The algorithm described in the previous section uses the $3\mathsf{\delta }$ criterion to determine the threshold during the decision phase. Actually, if the number of rows of the sampling matrix $Y^{*}$ is too low or the bit error rate (BER) is high, this decision method might lead to low accuracy. In this section, the peak-to-average ratio (PAR) and $3\mathsf{\delta }$-criterion are combined to search for the length of the frame. Afterwards, the frame length value obtained by the search is substituted into the self-correlation algorithm described in the previous section to obtain the synchronization word sequence. The definition of the PAR is as shown in Equation (20). Suppose array $X$ contains n elements, then:

$$R=\frac{X_{\max }}{\frac{1}{n}{\displaystyle \sum _{i=0}^{n-1}{X}_i}}$$

(20)

where R is PAR, $X_i(0\le i\le n)$ is any element in array $X$. $X_{\max }$ is the maximum value in the array.

While searching for the frame length value, it needs to first apply the upper limit value ${\delta }_{up}=u+3\sigma$ for coarse filtering and record the estimated frame length values and corresponding $Y_{sum}^{*}$ arrays. Afterwards, for the filtered $Y_{sum}^{*}$ arrays, it needs to calculate the peak-to-average ratio R of each array and determine the frame length corresponding to the array $Y_{sum}^{*}$ with the largest R value as a reasonable frame length estimate.
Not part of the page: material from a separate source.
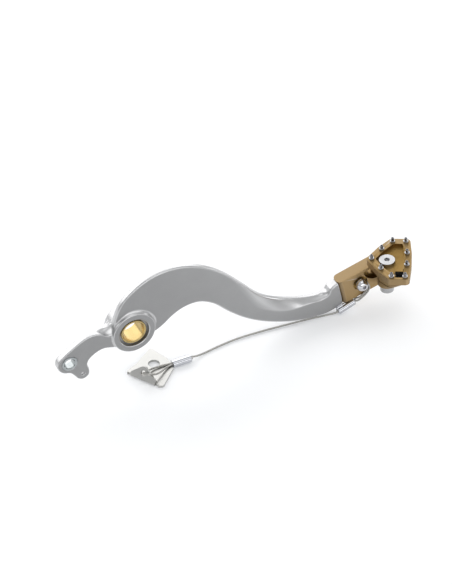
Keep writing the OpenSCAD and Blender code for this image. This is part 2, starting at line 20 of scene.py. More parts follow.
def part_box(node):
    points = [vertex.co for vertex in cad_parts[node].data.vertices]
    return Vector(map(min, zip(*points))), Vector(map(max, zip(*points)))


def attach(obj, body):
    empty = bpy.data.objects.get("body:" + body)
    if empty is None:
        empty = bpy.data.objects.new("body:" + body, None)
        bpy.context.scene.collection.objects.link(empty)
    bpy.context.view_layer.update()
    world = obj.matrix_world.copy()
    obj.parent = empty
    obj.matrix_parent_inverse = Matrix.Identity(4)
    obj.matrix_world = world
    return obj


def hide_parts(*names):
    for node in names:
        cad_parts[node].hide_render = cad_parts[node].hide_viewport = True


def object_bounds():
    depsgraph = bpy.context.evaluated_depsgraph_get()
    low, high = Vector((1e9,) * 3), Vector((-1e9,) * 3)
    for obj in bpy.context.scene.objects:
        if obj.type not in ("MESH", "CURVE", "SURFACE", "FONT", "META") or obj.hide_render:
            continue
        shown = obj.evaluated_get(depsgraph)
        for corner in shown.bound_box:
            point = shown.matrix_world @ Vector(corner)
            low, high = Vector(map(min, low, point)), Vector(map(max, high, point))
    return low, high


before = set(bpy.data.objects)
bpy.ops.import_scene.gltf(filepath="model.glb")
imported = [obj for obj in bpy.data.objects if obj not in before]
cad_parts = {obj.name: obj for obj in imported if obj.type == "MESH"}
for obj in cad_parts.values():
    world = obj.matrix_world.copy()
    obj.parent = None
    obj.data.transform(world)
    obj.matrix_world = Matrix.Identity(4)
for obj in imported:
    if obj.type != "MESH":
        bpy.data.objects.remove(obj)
CAD_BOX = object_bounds()

MM = 0.001
FLAT_FACED = 12000  # pieces with fewer faces get normals that keep their flat faces flat
MIX_FACTOR, MIX_A, MIX_B, MIX_RESULT = 0, 6, 7, 2  # sockets of a colour Mix node
SAME_POINT = 2e-6  # points of a CAD mesh that lie closer than this are one
FLAT_WITHIN = 0.6  # degrees by which the faces of one flat or round surface may turn
BOX_FACES = ((0, 1, 3, 2), (4, 6, 7, 5), (0, 4, 5, 1), (2, 3, 7, 6), (0, 2, 6, 4), (1, 5, 7, 3))
log = logging.getLogger("brake_pedal")

Point = Sequence[float]
Pair = tuple[float, float]
Triple = tuple[float, float, float]
Item = bpy.types.Object
Tree = bpy.types.NodeTree
Node = bpy.types.Node
Socket = bpy.types.NodeSocket


class Body(Enum):
    """The moving bodies of the pedal, by their names in the record."""

    PEDAL = "pedal"
    KNUCKLE = "knuckle"
    TIP = "tip"


class Grain(Enum):
    """How a metal was worked: its grain along X, Y and Z, small where it is drawn out."""

    EVEN = (1.0, 1.0, 1.0)
    MILLED = (0.25, 1.0, 1.0)
    TURNED_Y = (0.04, 1.0, 0.04)
    TURNED_Z = (0.04, 0.04, 1.0)
    DRAWN = (0.03, 1.0, 1.0)


# Finishes


@dataclass(frozen=True)
class Finish:
    """A metal finish: its colour, gloss and grain, and the record's slot that it stands for.

    Ranges are given as (from, to). The broad faces are those that look along the pivot axis; their
    colour is scaled by a painted shade, which fades to a second painted level towards the tip.
    """

    name: str
    slot: str
    colour: Triple
    roughness: float
    grain: Grain
    grain_per_m: float = 3000.0
    grain_depth: float = 0.00002
    grain_strength: float = 0.12
    roughness_spread: float = 0.08
    shade_spread: float = 0.05
    edge_light: float = 0.25
    metallic: float = 1.0
    # The next two fields paint shade on the broad faces: its level, and its level near the tip.
    painted_face_shade: float = 1.0
    painted_tip_shade: float = 1.0
    grain_detail: float = 2.0
    cloud_per_m: float = 90.0
    cloud_detail: float = 4.0
    least_roughness: float = 0.02
    worn_edges: Pair = (0.52, 0.62)
    worn_whiteness: float = 0.45
    painted_shade_facing: Pair = (0.93, 0.99)
    painted_shade_along: Pair = (0.02, 0.13)

    def material(self) -> bpy.types.Material:
        """Builds the finish once and gives the same material after that.

        Returns:
            The procedural material.
        """
        made = bpy.data.materials.get(self.name)
        if made is not None:
            return made
        made = bpy.data.materials.new(self.name)
        made.use_nodes = True
        self._build(made.node_tree)
        return made

    def _build(self, tree: Tree) -> None:
        """Lays the nodes: cloudy shade, worn edges, painted shade on the broad faces, uneven gloss
        and a fine grain bump.

        Args:
            tree: The node tree of a new material.
        """
        tree.nodes.clear()
        place = add_node(tree, "TexCoord").outputs
        cloud = add_node(
            tree, "TexNoise", place["Object"], Scale=self.cloud_per_m, Detail=self.cloud_detail
        )
        stretch = add_node(tree, "Mapping", place["Object"], Scale=self.grain.value)
        grain = add_node(
            tree, "TexNoise", stretch.outputs["Vector"],
            Scale=self.grain_per_m, Detail=self.grain_detail,
        ).outputs["Fac"]

        dark = tuple(c * (1.0 - self.shade_spread) for c in self.colour)
        light = tuple(min(1.0, c * (1.0 + self.shade_spread)) for c in self.colour)
        pale = tuple(c + (1.0 - c) * self.worn_whiteness for c in self.colour)
        shade = mix_colours(tree, cloud.outputs["Fac"], dark, light)
        edge = add_node(tree, "NewGeometry").outputs["Pointiness"]
        worn = map_range(tree, edge, self.worn_edges, (0.0, self.edge_light))
        base = mix_colours(tree, worn, shade, pale)
        # Painted shade: darkens or lightens the broad faces by the way they face.
        if self.painted_face_shade != 1.0:
            base = self._paint_face_shade(tree, base)

        smoothest = max(self.least_roughness, self.roughness - self.roughness_spread)
        spread = (smoothest, self.roughness + self.roughness_spread)
        gloss = map_range(tree, grain, (0.0, 1.0), spread)
        bump = add_node(tree, "Bump", Strength=self.grain_strength, Distance=self.grain_depth)
        tree.links.new(grain, bump.inputs["Height"])
        shader = add_node(tree, "BsdfPrincipled", base, Metallic=self.metallic)
        tree.links.new(gloss, shader.inputs["Roughness"])
        tree.links.new(bump.outputs["Normal"], shader.inputs["Normal"])
        add_node(tree, "OutputMaterial", shader.outputs["BSDF"])

    def _paint_face_shade(self, tree: Tree, base: Socket) -> Socket:
        """Multiplies the colour of the broad faces by a painted shade, which fades to another level
        near the tip.

        Args:
            tree: The node tree of the material.
            base: The colour that is shaded.

        Returns:
            The socket of the shaded colour.
        """
        place = add_node(tree, "TexCoord").outputs
        facing = add_node(tree, "SeparateXYZ", place["Normal"])
        across = add_node(tree, "Math", facing.outputs["Y"])
        across.operation = "ABSOLUTE"
        broad = map_range(tree, across.outputs[0], self.painted_shade_facing, (0.0, 1.0))
        where = add_node(tree, "SeparateXYZ", place["Object"])
        painted_shades = (self.painted_face_shade, self.painted_tip_shade)
        painted_shade_level = map_range(tree, where.outputs["X"], self.painted_shade_along, painted_shades)
        return mix_colours(tree, broad, base, painted_shade_level, "MULTIPLY")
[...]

It can be shown from the simulation results that the correctness of frame length recognition and error-resistance performance can be greatly improved by applying this kind of judgment method.
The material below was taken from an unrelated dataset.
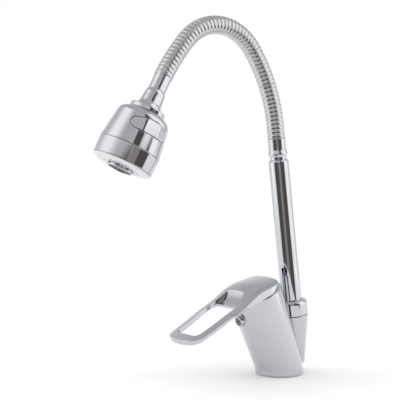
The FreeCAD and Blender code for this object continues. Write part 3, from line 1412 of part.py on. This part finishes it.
def make_button():
    middle = size.button_drop - size.button_rise / 2
    plate = prism("button_plate", button_outline(ZERO), size.seam_radius * 2)
    thick = size.button_thickness
    outer = shell_profile(size.button_stand_off, size.button_drop * 1.15)
    ring = revolved("button_ring", HEAD, [
        (outer[2][0] - size.button_stand_off - thick, outer[2][1]),
        (size.shell_shoulder_radius - thick, -size.shell_shoulder_drop),
        (outer[0][0] - size.button_stand_off - thick * 0.7, outer[0][1] - thick * 0.6)]
        + outer)
    vertex = size.shell_shoulder_radius + size.button_stand_off + (
        middle - size.shell_shoulder_drop) * 0.139
    angle = size.button_facet_angle
    corners = []
    for share in (-1.5, -0.5, 0.5, 1.5):
        corners.append((vertex * cosine(angle * share), vertex * sine(angle * share)))
    corners += [(ZERO, vertex * 0.95), (ZERO, -vertex * 0.95)]
    facets = document.addObject("PartDesign::Body", "button_facets")
    sketch = sketch_on(facets, "button_facets_outline", "XY_Plane")
    draw_outline(sketch, corners)
    pad = facets.newObject("PartDesign::Pad", "button_facets_pad")
    pad.Profile = (sketch, [""])
    pad.SideType = "Symmetric"
    bind(pad, "Length", size.button_rise * 3)
    taper = math.degrees(math.atan2(
        size.seam_radius.value - size.shell_shoulder_radius.value,
        size.seam_drop.value - size.shell_shoulder_drop.value))
    facets.Placement = CLOCKED_HEAD.placement().multiply(
        Placement(Vector(0, 0, -middle.value), Rotation(Vector(0, 1, 0), -taper)))
    face = shared("button_face", shared("button_curve", plate, ring), facets)
    lug_inner = size.button_pivot_radius - size.button_pin_radius * 1.5
    lug_outer = size.shell_shoulder_radius - 1.0
    lug = block("button_lug", lug_outer - lug_inner, 6.0, lug_top - lug_bottom,
                CLOCKED_HEAD, ((lug_outer + lug_inner) / 2, ZERO), lug_bottom)
    hole = cylinder("button_lug_hole", size.button_pin_radius + sliding_gap,
                    size.button_rise * 2, CLOCKED_HEAD,
                    (size.button_pivot_radius, 0, bracket_low))
    finished(minus("selector_button", fused("button_with_lug", face, lug), hole),
             "selector_button")
    flap_length = lug_inner - size.core_radius * 0.75
    stalk = cylinder("flap_stalk", flap_radius, flap_length, CLOCKED_HEAD,
                     (lug_inner, 0, flap_height), Vector(-1, 0, 0))
    tip = document.addObject("Part::Sphere", "flap_tip")
    bind(tip, "Radius", flap_radius * 1.15)
    place_inside(tip, CLOCKED_HEAD, (lug_inner - flap_length, 0, flap_height))
    finished(fused("diverter_flap", stalk, tip), "diverter_flap")
    finished(cylinder("button_pin", size.button_pin_radius, bracket_top - bracket_low,
                      CLOCKED_HEAD, (size.button_pivot_radius, 0, bracket_low)),
             "button_pin")


# ---------------------------------------------------------------------------------------
# Build, check and write
# ---------------------------------------------------------------------------------------
make_body_casting()
make_base_gasket()
make_index_plug()
make_cartridge()
make_handle()
make_spout()
make_gooseneck()
make_upper_ferrule()
make_ball_joint()
make_head_shells()
make_spray_plate()
make_aerator()
make_head_core()
make_button()
document.recompute()

for item in document.Objects:
    faults = [state for state in item.State if state in ("Invalid", "Error")]
    if faults:
        raise RuntimeError("%s did not recompute: %s" % (item.Name, faults))
os.makedirs("parts", exist_ok=True)
for item in sub_parts:
    if item.Shape.isNull() or not item.Shape.isValid() or not item.Shape.Solids:
        raise RuntimeError("%s has no valid solid" % item.Label)
    item.Shape.exportStep("parts/%s.step" % item.Label)
print("sub-parts written:", len(sub_parts))
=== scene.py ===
"""Looks of a single-lever kitchen faucet with a bendable ribbed gooseneck and a spray head.

The frame is the packed CAD model. Its nodes keep their places and get their finishes here, and
the gooseneck's sections are replaced by ribbed sleeves that run across its hinges.
"""
import json
import math

import bmesh
import bpy
from bpy.props import FloatProperty, FloatVectorProperty, IntProperty, PointerProperty
from mathutils import Matrix, Vector


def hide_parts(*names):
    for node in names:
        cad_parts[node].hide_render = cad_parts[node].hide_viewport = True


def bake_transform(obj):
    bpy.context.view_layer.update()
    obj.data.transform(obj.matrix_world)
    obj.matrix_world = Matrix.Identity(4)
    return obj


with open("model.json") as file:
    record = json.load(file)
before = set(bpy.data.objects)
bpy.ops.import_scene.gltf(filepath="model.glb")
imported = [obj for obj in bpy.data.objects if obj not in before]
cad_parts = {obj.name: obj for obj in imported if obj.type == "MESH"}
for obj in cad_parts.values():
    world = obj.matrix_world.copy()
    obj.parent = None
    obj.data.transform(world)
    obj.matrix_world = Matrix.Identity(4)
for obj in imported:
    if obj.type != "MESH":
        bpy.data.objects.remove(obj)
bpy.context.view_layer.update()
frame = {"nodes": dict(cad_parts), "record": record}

bl_info = {
    "name": "Gooseneck kitchen faucet",
    "version": (1, 0, 0),
    "blender": (4, 5, 0),
    "location": "View3D > Sidebar > Faucet",
    "description": "Dresses the packed faucet with its finishes, gooseneck sleeves and studio",
    "category": "Object",
}

MILLIMETRE = 0.001


def linear(code):
    """An sRGB hex value as linear red, green, blue and full alpha."""
    channels = [int(code[place:place + 2], 16) / 255 for place in (1, 3, 5)]
    return [c / 12.92 if c <= 0.04045 else ((c + 0.055) / 1.055) ** 2.4 for c in channels] + [1.0]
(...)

After obtaining the credible frame length estimation value, it is substituted into the algorithm in the previous section. When determining the 0 and 1, the up and down threshold are in the form of $u\pm \alpha \sigma$, where α is a constant slightly less than 3. Because the peak value is not as high as the ideal case when the bit error rate is high, if α takes 3, it will cause the problem of missing the “1”. However, the impact on the “0” decision is not obvious. The recommended value of α is 2.7.

As is shown in Figure 2, the α of up and down thresholds are all 3. Figure 2a shows the result of $Y_{sum}^{*}$ when the frame length is correctly detected at bit error rate (BER) = 0.08. Figure 2b is the partial enlargement of Figure 2a at the frame header. There are two “1”s below the up threshold, which leads to the missing judgement. In Figure 3, α is 2.7, no missing judgement occurs when the receiving bit stream is unchanged, indicating that the fault tolerance is enhanced. It needs to be noticed that for Figure 2, Figure 3 and Figure 4, all the coordinates on y-axis have been normalized while x-axis represents bit numbers.

5. Simulation

In the algorithm simulation experiments, the frame length is 1024 bits while the frame synchronization word sequence is 0xf628. The length of sliding window and frame initial values are 0 and 500 respectively. When the BER is 0, the result of the frame parameters recognition algorithm based on the self-correlation is shown in Figure 4. When the frame estimation is right, apparent self-correlation peaks appear at the head of the frame (Figure 4a). When the frame estimation has a fault, the sum of each column of the storage matrix $Y_{sum}^{*}$ is distributed randomly and there is no apparent peak (Figure 4b).

The two straight lines paralleling to the X-axis are the upper and lower threshold. From Figure 4a, the frame synchronization word can be recognized, which is 0xf628.

Assume that the bit stream is transmitted by QPSK system with BER [13]. The recognition accuracy rate is defined as the ratio of the times of recognizing correctly to the total times. 100 simulations are performed at each BER level. After 1000 algorithm simulations, the recognition accuracy rates of algorithms in Section 3 and Section 4 are demonstrated in Figure 5.

As the result shows, when the BER is over 0.03, the recognition accuracy rate of the unimproved algorithm is lower than 0.8, while that of the improved algorithm is 1. When the BER increases to 0.1, the unimproved algorithm can hardly recognize the frame parameters. However, the improved algorithm in Section 4 still works at the recognition accuracy rate of 0.43.

6. Conclusions

Based on the cumulative filtering algorithm, this paper proposes a frame parameters recognition algorithm based on self-correlation. In order to optimize the performance in the case of high BER, an improved frame parameters recognition algorithm based on self-correlation is proposed. The peak-to-average ratio (PAR) is introduced to estimate the reasonable frame length. Simulation results show that the performance of the algorithm is significantly improved, and this algorithm is of vital significance in practical engineering due to its reliability at high BER.